EXERCISE: Return, unaltered, every line from the beginning of the material below up to and including the one with "frieze's arch: a".

DATA:
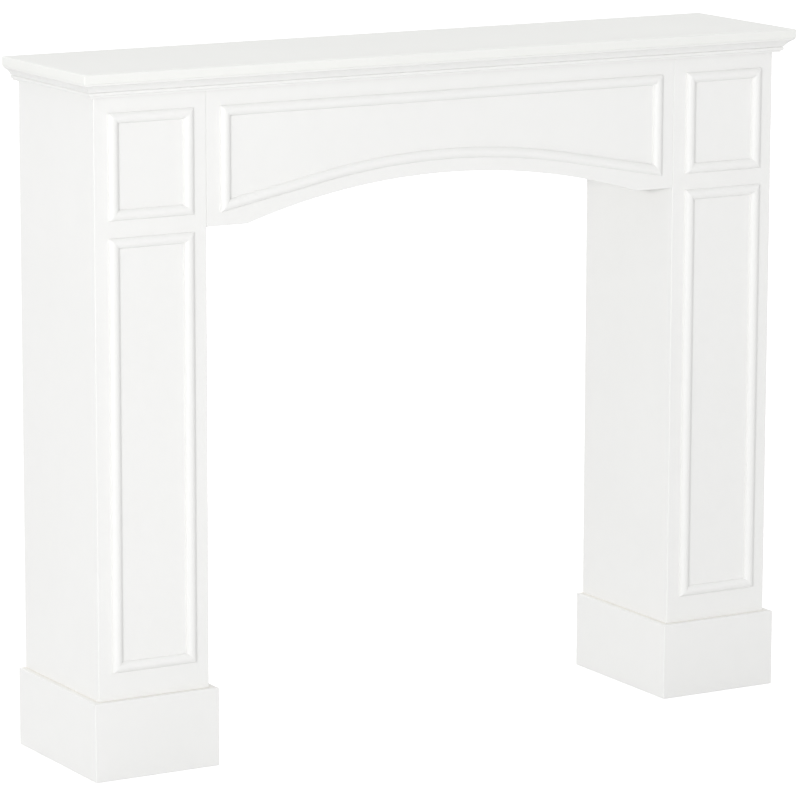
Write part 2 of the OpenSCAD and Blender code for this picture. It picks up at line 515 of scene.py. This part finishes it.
class Arch:
    """The frieze's arch: a circle through both feet, at the opening's height, and the crown."""

    def __init__(self, sizes):
        low, high = corners_of("frieze")
        self.foot_z = low[2]
        self.half_span = high[0] - sizes.arch_foot
        rise = sizes.arch_rise
        self.radius = (self.half_span**2 + rise**2) / (2 * rise)
        self.centre_z = self.foot_z + rise - self.radius

    def lower_edge(self, x):
        """Height of the frieze's lower edge: the circle between the feet, level outside them."""
        inside = np.minimum(np.abs(x), self.half_span)
        return self.centre_z + np.sqrt(self.radius**2 - inside**2)


# ---- Materials ----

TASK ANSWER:
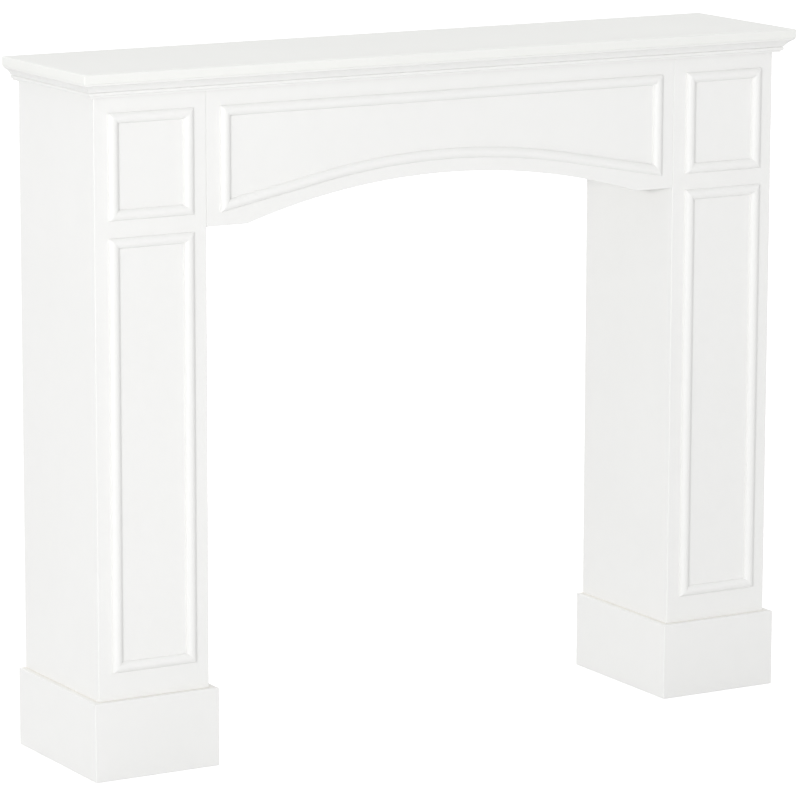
Write part 2 of the OpenSCAD and Blender code for this picture. It picks up at line 515 of scene.py. This part finishes it.
class Arch:
    """The frieze's arch: a circle through both feet, at the opening's height, and the crown."""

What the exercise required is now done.